Ce phénomène d’érosion se distille donc peu à peu, à la manière dont l’Espagne s’est appauvrie et endormie après son siècle d’or. Progressivement, l’étoile pâlit et s’efface, mais à un rythme suffisamment lent pour qu’aucune réaction brutale au sein de la population n’intervienne.
L’érosion française par la géographie
La carte ci-contre illustre bien le mal français. Cette carte figure l’évolution du PIB moyen par habitant en parité de pouvoir d’achat de 2007 à 2015. Les couleurs bleues figurent les régions où cette PIB moyen a augmenté. Les zones en rose et rouge figurent celles où il a baissé. Plus la couleur est soutenue, plus la baisse est forte.
De façon très révélatrice, le Lebensraum allemand a progressé, sous l’effet d’un ordo-libéralisme qui s’est contaminé à toute la région. Dans le reste de l’Europe, seuls le nord du Portugal, l’Ile-de-France, Londres et quelques régions résiduelles en Ecosse et au Royaume-Uni, ainsi que la Belgique, ont connu des progressions.
Dans cet ensemble, la France subit le même sort que l’Espagne, que l’Italie… Elle décline peu à peu. Les pays du Nord à forte politique de redistribution, comme les Pays-Bas, la Suède ou la Finlande, sont frappés du même mal.

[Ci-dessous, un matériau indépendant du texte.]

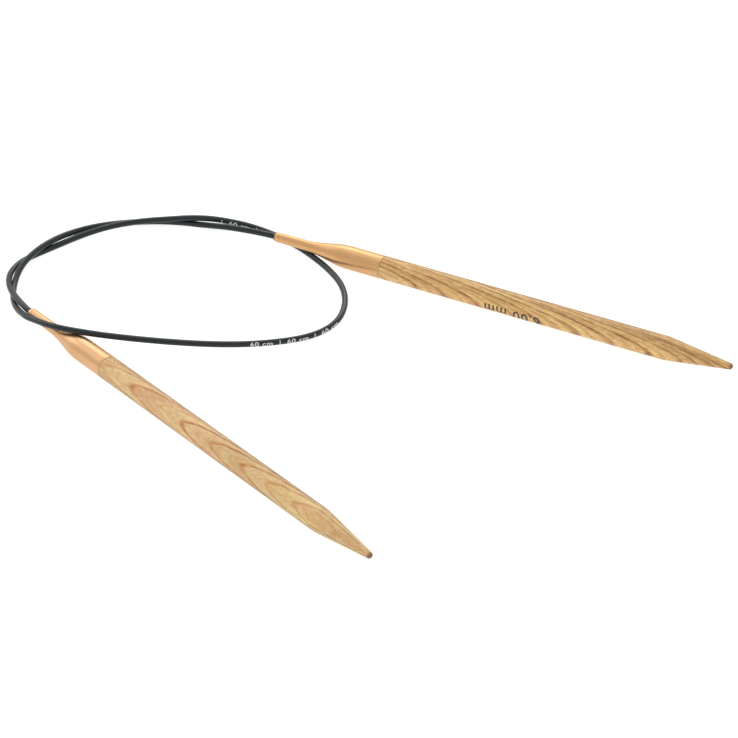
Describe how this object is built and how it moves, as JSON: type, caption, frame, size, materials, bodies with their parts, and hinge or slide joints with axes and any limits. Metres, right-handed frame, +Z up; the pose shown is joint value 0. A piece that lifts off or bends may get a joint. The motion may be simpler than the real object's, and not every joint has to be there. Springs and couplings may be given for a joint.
{
  "type": "circular knitting needle",
  "caption": "Circular knitting needle lying coiled: tapered wooden tips in flared gold-toned metal ferrules, joined by a thin dark flexible plastic cable.",
  "frame": {"origin": "on the table plane, in the middle of the coiled object's outline", "axes": "+Z up from the table, +X along the longest side of the outline, +Y away from the tips' end"},
  "size_m": [0.1804, 0.1371, 0.0073],
  "materials": {
    "wood_pale": "waxed, satin, pale straw with orange-brown arched growth rings",
    "wood_warm": "waxed, satin, warm tan with fine brown growth rings",
    "ferrule_metal": "gold anodised, satin polished",
    "crimp_metal": "plain, hidden inside the ferrule",
    "cable_plastic": "smooth charcoal nylon, semi-gloss"
  },
  "bodies": {
    "needle_left": {"wooden_tip_left": "wood_pale", "ferrule_left": "ferrule_metal", "cable_crimp_left": "crimp_metal", "cable_segment_01": "cable_plastic"},
    "cable_02": {"cable_segment_02": "cable_plastic"},
    "cable_03": {"cable_segment_03": "cable_plastic"},
    "cable_04": {"cable_segment_04": "cable_plastic"},
    "cable_05": {"cable_segment_05": "cable_plastic"},
    "cable_06": {"cable_segment_06": "cable_plastic"},
    "cable_07": {"cable_segment_07": "cable_plastic"},
    "cable_08": {"cable_segment_08": "cable_plastic"},
    "cable_09": {"cable_segment_09": "cable_plastic"},
    "cable_10": {"cable_segment_10": "cable_plastic"},
    "cable_11": {"cable_segment_11": "cable_plastic"},
    "cable_12": {"cable_segment_12": "cable_plastic"},
    "cable_13": {"cable_segment_13": "cable_plastic"},
    "cable_14": {"cable_segment_14": "cable_plastic"},
    "needle_right": {"wooden_tip_right": "wood_warm", "ferrule_right": "ferrule_metal", "cable_crimp_right": "crimp_metal", "cable_segment_15": "cable_plastic"}
  },
  "joints": [
    {"name": "cable_bend_01_level", "type": "hinge", "parent": "needle_left", "child": "cable_02", "pos_m": [-0.08662, 0.03104, 0.00279], "axis": [-0.0289, 0.0551, 0.9981], "range_deg": [-10, 50], "stiffness_Nm_per_rad": 0.003, "deforming": ["cable_segment_01", "cable_segment_02"]},
    {"name": "cable_bend_02_upright", "type": "hinge", "parent": "cable_02", "child": "cable_03", "pos_m": [-0.08371, 0.05273, 0.00084], "axis": [0.6718, -0.7407, 0], "range_deg": [-35, 35], "stiffness_Nm_per_rad": 0.003, "deforming": ["cable_segment_03"]},
    {"name": "cable_bend_03_level", "type": "hinge", "parent": "cable_03", "child": "cable_04", "pos_m": [-0.06292, 0.06443, 0.00219], "axis": [-0.0381, -0.011, 0.9992], "range_deg": [-10, 50], "stiffness_Nm_per_rad": 0.003, "deforming": ["cable_segment_04"]},
    {"name": "cable_bend_04_upright", "type": "hinge", "parent": "cable_04", "child": "cable_05", "pos_m": [-0.03906, 0.06716, 0.00207], "axis": [0.0055, 1, 0], "range_deg": [-35, 35], "stiffness_Nm_per_rad": 0.003, "deforming": ["cable_segment_05"]},
    {"name": "cable_bend_05_level", "type": "hinge", "parent": "cable_05", "child": "cable_06", "pos_m": [-0.01775, 0.05755, 0.0008], "axis": [0.0009, -0.0009, 1], "range_deg": [-10, 50], "stiffness_Nm_per_rad": 0.003, "deforming": ["cable_segment_06"]},
    {"name": "cable_bend_06_upright", "type": "hinge", "parent": "cable_06", "child": "cable_07", "pos_m": [-0.00471, 0.03759, 0.0008], "axis": [-0.9722, -0.234, 0], "range_deg": [-35, 35], "stiffness_Nm_per_rad": 0.003, "deforming": ["cable_segment_07"]},
    {"name": "cable_bend_07_level", "type": "hinge", "parent": "cable_07", "child": "cable_08", "pos_m": [-0.01308, 0.01701, 0.00095], "axis": [0.0431, 0.024, 0.9988], "range_deg": [-10, 50], "stiffness_Nm_per_rad": 0.003, "deforming": ["cable_segment_08"]},
    {"name": "cable_bend_08_upright", "type": "hinge", "parent": "cable_08", "child": "cable_09", "pos_m": [-0.03622, 0.01111, 0.0029], "axis": [0.0943, -0.9955, 0], "range_deg": [-35, 35], "stiffness_Nm_per_rad": 0.003, "deforming": ["cable_segment_09"]},
    {"name": "cable_bend_09_level", "type": "hinge", "parent": "cable_09", "child": "cable_10", "pos_m": [-0.06012, 0.01036, 0.00575], "axis": [0.1202, -0.0042, 0.9927], "range_deg": [-10, 50], "stiffness_Nm_per_rad": 0.003, "deforming": ["cable_segment_10"]},
    {"name": "cable_bend_10_upright", "type": "hinge", "parent": "cable_10", "child": "cable_11", "pos_m": [-0.08125, 0.01962, 0.00426], "axis": [0.7313, 0.682, 0], "range_deg": [-35, 35], "stiffness_Nm_per_rad": 0.003, "deforming": ["cable_segment_11"]},
    {"name": "cable_bend_11_level", "type": "hinge", "parent": "cable_11", "child": "cable_12", "pos_m": [-0.08772, 0.04168, 0.00135], "axis": [-0.0231, -0.1451, 0.9891], "range_deg": [-10, 50], "stiffness_Nm_per_rad": 0.003, "deforming": ["cable_segment_12"]},
    {"name": "cable_bend_12_upright", "type": "hinge", "parent": "cable_12", "child": "cable_13", "pos_m": [-0.07507, 0.0615, 0.00168], "axis": [-0.6258, 0.78, 0], "range_deg": [-35, 35], "stiffness_Nm_per_rad": 0.003, "deforming": ["cable_segment_13"]},
    {"name": "cable_bend_13_level", "type": "hinge", "parent": "cable_13", "child": "cable_14", "pos_m": [-0.0524, 0.06779, 0.00082], "axis": [0.0044, -0.0001, 1], "range_deg": [-10, 50], "stiffness_Nm_per_rad": 0.003, "deforming": ["cable_segment_14"]},
    {"name": "cable_bend_14_upright", "type": "hinge", "parent": "cable_14", "child": "needle_right", "pos_m": [-0.02956, 0.06122, 0.00245], "axis": [-0.4267, -0.9044, 0], "range_deg": [-35, 35], "stiffness_Nm_per_rad": 0.003, "deforming": ["cable_segment_15"]}
  ]
}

Les vertus sociales de l’ordo-libéralisme
Globalement, les politiques de redistribution apparaissent socialement inférieures aux politiques de maîtrise budgétaire et de défiscalisation apportées aux entreprises. La rupture nette dessinée par les statistiques européennes le prouve. Partout où la dépense publique est contenue et les entreprises encouragées à se développer, le revenu moyen par habitant progresse.
À l’inverse, les pays à forte protection sociale ou soucieux de se doter d’amortisseurs sociaux ont vu leur PIB moyen baisser…
Peu à peu, nous en revenons donc à la question fondamentale qui porte sur la légitimité économique des politiques de redistribution: garantissent-elles efficacement la prospérité d’une Nation, ou se contentent-elles d’amoindrir le coût du déclin?